## Entries provided

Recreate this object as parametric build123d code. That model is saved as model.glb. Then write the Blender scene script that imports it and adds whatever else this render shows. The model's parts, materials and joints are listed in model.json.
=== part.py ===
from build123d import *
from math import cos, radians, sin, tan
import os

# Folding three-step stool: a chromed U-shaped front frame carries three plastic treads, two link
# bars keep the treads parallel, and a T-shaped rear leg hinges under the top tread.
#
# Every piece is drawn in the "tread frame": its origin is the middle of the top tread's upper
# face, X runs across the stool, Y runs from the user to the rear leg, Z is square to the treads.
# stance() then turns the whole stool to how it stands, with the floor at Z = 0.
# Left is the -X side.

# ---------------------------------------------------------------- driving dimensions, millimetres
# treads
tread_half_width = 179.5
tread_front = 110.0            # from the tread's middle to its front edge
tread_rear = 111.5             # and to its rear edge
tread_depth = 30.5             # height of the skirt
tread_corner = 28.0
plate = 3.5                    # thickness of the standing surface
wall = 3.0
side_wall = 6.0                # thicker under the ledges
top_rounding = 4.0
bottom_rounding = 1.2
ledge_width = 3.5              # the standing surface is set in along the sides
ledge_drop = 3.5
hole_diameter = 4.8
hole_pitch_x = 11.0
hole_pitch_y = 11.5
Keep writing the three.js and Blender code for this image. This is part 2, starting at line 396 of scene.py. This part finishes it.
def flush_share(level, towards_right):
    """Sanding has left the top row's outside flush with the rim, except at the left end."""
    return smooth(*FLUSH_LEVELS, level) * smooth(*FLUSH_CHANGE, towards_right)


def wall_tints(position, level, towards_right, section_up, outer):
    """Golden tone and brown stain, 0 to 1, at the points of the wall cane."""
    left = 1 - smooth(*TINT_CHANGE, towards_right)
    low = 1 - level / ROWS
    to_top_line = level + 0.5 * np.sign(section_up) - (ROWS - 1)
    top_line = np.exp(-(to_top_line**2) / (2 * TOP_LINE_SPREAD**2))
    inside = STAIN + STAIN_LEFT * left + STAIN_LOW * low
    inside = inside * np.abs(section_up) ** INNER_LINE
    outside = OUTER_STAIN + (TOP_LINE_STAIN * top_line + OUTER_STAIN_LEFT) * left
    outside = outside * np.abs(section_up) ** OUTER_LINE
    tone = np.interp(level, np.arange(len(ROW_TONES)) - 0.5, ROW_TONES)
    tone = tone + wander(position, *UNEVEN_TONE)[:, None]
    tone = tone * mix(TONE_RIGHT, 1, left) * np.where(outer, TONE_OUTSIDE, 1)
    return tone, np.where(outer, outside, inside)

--

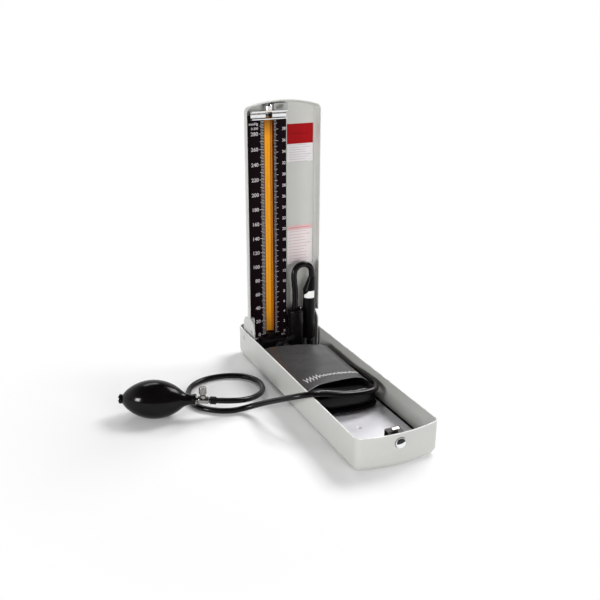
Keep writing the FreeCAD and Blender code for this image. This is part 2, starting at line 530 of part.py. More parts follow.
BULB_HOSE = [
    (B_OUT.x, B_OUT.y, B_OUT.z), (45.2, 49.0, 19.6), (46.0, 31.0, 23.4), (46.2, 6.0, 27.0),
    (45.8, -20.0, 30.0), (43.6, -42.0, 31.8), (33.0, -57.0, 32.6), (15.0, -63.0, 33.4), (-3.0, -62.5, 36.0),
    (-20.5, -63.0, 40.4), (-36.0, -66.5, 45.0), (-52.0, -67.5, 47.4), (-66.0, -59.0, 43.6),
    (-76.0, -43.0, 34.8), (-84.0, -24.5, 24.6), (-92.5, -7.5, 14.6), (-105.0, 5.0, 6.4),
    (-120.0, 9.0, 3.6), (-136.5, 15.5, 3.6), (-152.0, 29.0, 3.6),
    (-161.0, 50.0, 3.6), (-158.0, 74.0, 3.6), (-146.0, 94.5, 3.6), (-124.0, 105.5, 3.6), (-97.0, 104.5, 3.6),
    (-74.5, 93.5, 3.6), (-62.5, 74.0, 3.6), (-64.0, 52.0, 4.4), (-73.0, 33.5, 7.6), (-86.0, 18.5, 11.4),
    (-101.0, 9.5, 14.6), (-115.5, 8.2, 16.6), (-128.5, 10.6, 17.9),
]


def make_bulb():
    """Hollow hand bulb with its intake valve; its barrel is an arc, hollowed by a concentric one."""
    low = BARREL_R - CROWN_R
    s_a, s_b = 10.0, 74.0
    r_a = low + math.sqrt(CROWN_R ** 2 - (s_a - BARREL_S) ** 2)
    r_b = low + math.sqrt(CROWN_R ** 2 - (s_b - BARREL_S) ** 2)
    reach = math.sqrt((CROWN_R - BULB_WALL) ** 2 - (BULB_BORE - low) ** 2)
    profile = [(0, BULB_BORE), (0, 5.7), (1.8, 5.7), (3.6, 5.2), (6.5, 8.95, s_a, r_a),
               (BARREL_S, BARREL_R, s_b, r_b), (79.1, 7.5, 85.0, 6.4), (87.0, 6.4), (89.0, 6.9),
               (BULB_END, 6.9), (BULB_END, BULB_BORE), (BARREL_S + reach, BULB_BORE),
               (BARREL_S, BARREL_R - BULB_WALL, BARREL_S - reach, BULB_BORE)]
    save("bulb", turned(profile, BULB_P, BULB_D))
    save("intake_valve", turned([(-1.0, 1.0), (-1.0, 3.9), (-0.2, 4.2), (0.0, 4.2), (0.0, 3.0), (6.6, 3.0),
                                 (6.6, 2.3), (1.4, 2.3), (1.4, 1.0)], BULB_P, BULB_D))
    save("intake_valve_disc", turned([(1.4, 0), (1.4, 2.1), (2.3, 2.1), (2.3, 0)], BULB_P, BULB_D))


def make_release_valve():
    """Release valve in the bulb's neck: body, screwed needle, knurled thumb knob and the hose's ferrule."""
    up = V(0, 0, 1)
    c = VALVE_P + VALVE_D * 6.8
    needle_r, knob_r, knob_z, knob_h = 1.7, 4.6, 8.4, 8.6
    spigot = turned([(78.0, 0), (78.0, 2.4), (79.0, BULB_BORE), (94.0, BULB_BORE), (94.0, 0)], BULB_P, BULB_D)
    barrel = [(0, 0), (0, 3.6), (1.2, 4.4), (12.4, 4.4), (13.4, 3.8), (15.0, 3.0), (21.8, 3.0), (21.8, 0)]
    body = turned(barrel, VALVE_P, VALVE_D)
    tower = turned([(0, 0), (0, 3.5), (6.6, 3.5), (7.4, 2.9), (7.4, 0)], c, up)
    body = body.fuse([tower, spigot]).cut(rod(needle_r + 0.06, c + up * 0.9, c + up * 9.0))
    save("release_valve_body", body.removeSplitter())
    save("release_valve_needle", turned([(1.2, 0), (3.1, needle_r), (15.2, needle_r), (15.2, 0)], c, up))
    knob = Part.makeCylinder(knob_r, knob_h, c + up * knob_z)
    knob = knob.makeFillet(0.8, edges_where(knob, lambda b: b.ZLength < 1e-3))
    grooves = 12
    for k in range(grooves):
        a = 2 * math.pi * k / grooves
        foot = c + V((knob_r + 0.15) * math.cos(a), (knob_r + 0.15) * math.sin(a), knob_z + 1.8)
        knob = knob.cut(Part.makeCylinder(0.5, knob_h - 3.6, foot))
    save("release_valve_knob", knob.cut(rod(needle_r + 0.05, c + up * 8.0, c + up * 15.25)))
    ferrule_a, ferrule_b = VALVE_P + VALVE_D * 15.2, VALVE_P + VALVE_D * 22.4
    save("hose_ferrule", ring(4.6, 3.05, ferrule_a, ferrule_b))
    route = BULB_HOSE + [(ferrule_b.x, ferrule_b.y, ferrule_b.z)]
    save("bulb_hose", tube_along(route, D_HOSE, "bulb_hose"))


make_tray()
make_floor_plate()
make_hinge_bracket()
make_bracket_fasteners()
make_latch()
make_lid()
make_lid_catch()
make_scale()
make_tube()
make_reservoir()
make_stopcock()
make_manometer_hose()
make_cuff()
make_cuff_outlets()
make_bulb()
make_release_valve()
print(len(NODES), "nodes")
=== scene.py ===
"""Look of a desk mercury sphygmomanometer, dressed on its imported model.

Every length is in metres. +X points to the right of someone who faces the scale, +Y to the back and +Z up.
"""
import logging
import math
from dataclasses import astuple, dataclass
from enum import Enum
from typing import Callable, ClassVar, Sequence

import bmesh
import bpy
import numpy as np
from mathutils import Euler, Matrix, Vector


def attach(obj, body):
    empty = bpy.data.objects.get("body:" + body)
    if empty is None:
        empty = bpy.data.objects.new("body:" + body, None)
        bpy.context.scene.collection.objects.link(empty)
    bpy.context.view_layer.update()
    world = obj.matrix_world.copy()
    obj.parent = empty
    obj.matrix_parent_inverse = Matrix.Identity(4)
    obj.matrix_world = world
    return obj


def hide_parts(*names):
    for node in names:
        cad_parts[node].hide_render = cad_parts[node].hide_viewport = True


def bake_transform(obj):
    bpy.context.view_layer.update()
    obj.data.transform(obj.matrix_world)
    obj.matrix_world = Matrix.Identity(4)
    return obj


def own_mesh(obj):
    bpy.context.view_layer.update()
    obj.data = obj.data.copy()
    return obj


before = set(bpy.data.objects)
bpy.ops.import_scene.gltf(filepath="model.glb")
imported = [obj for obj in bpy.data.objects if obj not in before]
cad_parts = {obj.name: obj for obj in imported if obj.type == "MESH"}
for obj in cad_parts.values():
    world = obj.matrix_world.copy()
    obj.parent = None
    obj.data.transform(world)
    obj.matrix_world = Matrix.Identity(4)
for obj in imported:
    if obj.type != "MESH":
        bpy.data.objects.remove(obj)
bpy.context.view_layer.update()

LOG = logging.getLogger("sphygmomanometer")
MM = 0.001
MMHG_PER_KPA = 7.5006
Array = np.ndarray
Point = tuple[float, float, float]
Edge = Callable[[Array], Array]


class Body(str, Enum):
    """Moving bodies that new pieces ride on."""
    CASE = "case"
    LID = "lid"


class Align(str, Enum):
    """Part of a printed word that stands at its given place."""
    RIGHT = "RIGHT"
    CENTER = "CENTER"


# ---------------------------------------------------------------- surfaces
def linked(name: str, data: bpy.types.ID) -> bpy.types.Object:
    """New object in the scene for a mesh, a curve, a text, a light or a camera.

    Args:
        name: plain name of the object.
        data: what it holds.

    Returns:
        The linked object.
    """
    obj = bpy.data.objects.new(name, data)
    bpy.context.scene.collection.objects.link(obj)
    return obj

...

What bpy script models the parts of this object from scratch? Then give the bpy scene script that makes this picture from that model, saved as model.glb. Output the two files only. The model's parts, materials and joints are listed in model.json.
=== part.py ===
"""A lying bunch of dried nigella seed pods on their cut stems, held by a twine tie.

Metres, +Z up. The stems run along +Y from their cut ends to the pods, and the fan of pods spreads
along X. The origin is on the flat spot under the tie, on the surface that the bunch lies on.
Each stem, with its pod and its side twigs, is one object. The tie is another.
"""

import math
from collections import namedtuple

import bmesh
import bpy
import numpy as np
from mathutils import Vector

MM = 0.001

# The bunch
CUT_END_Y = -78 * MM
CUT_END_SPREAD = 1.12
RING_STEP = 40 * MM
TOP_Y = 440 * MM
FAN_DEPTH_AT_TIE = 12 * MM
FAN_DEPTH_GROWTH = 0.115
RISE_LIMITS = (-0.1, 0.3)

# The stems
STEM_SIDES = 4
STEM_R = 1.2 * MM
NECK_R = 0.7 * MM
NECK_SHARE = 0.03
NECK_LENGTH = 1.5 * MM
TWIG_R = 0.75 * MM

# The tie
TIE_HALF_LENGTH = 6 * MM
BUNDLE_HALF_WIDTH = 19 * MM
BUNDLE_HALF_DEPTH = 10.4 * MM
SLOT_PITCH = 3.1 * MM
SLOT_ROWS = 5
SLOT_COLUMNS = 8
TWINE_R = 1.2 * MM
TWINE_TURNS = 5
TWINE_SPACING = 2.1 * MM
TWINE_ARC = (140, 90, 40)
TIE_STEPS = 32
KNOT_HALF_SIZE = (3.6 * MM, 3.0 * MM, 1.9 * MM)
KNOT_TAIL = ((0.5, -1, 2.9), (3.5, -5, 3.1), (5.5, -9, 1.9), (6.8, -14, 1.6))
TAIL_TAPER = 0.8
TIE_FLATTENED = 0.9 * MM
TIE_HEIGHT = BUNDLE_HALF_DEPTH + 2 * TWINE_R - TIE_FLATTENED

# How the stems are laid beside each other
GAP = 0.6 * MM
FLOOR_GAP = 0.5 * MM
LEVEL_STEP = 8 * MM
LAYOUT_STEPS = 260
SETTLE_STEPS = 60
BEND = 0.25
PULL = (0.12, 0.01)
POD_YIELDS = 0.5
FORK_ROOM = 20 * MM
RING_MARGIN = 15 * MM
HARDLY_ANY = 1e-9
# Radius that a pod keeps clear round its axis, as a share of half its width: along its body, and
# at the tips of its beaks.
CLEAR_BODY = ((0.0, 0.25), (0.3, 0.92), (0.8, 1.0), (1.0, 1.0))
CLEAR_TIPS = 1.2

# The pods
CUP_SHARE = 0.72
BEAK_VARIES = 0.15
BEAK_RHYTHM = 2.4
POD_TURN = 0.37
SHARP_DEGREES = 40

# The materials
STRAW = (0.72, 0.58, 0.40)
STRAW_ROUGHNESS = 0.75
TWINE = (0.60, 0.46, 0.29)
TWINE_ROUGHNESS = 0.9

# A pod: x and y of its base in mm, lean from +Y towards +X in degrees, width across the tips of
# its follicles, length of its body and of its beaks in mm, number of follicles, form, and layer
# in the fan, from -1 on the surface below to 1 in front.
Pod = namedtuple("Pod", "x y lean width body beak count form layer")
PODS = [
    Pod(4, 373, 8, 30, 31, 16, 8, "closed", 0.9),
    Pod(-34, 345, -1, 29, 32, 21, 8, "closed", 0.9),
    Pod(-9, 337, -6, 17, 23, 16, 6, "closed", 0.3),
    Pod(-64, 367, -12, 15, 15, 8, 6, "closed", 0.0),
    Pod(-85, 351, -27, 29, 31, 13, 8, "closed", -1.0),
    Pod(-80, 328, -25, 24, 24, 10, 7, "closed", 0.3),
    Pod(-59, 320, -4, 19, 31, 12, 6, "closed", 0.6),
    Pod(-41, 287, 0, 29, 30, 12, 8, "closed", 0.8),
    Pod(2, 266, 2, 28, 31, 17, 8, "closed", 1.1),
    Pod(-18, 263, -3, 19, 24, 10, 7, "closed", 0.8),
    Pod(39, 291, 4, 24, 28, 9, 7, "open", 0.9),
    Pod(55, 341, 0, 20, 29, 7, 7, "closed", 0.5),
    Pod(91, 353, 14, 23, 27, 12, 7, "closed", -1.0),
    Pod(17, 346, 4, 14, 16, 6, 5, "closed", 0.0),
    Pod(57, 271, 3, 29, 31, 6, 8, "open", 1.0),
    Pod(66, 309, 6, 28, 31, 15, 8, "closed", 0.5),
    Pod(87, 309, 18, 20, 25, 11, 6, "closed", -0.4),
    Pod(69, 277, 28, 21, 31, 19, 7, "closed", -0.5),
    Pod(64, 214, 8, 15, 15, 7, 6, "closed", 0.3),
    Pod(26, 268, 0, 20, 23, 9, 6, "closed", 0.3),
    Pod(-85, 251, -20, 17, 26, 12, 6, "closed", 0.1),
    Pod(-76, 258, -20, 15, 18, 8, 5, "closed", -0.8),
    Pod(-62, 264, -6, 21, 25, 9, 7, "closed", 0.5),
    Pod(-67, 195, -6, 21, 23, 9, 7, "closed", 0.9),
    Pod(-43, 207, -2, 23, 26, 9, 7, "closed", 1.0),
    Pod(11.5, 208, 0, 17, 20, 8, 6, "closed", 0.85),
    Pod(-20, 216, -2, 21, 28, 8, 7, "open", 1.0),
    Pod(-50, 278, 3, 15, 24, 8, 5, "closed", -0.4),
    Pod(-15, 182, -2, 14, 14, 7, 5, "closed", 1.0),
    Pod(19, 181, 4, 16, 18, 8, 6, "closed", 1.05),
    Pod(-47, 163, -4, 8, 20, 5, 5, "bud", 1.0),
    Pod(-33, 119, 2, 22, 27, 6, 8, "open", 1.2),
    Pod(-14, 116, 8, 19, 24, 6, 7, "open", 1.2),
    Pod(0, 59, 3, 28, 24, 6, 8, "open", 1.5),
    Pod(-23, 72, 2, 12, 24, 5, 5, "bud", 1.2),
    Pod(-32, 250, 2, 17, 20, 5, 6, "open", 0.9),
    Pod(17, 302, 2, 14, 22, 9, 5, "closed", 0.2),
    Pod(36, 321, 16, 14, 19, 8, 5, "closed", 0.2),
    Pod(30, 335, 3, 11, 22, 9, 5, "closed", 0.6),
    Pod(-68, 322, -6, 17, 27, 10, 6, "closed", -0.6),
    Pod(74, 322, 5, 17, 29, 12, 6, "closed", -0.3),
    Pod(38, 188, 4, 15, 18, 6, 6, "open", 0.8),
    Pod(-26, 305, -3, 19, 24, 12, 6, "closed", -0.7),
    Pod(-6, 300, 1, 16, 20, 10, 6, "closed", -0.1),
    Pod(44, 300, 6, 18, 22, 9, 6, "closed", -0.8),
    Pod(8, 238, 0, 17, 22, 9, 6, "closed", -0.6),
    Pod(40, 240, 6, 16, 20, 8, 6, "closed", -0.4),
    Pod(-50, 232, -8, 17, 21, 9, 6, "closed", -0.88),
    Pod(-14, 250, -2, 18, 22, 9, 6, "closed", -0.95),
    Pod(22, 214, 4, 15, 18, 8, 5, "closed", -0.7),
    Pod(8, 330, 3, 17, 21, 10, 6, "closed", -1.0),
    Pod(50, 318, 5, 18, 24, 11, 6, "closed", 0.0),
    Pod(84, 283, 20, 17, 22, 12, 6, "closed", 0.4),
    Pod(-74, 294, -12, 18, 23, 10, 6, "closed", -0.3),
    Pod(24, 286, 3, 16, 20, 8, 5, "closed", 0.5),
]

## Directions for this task
Your task is to reproduce exactly the lines beginning at the line containing "make_tray()" and ending at the line containing "for node in", inclusive.

## Expected answer
make_tray()
make_floor_plate()
make_hinge_bracket()
make_bracket_fasteners()
make_latch()
make_lid()
make_lid_catch()
make_scale()
make_tube()
make_reservoir()
make_stopcock()
make_manometer_hose()
make_cuff()
make_cuff_outlets()
make_bulb()
make_release_valve()
print(len(NODES), "nodes")
=== scene.py ===
"""Look of a desk mercury sphygmomanometer, dressed on its imported model.

Every length is in metres. +X points to the right of someone who faces the scale, +Y to the back and +Z up.
"""
import logging
import math
from dataclasses import astuple, dataclass
from enum import Enum
from typing import Callable, ClassVar, Sequence

import bmesh
import bpy
import numpy as np
from mathutils import Euler, Matrix, Vector


def attach(obj, body):
    empty = bpy.data.objects.get("body:" + body)
    if empty is None:
        empty = bpy.data.objects.new("body:" + body, None)
        bpy.context.scene.collection.objects.link(empty)
    bpy.context.view_layer.update()
    world = obj.matrix_world.copy()
    obj.parent = empty
    obj.matrix_parent_inverse = Matrix.Identity(4)
    obj.matrix_world = world
    return obj


def hide_parts(*names):
    for node in names:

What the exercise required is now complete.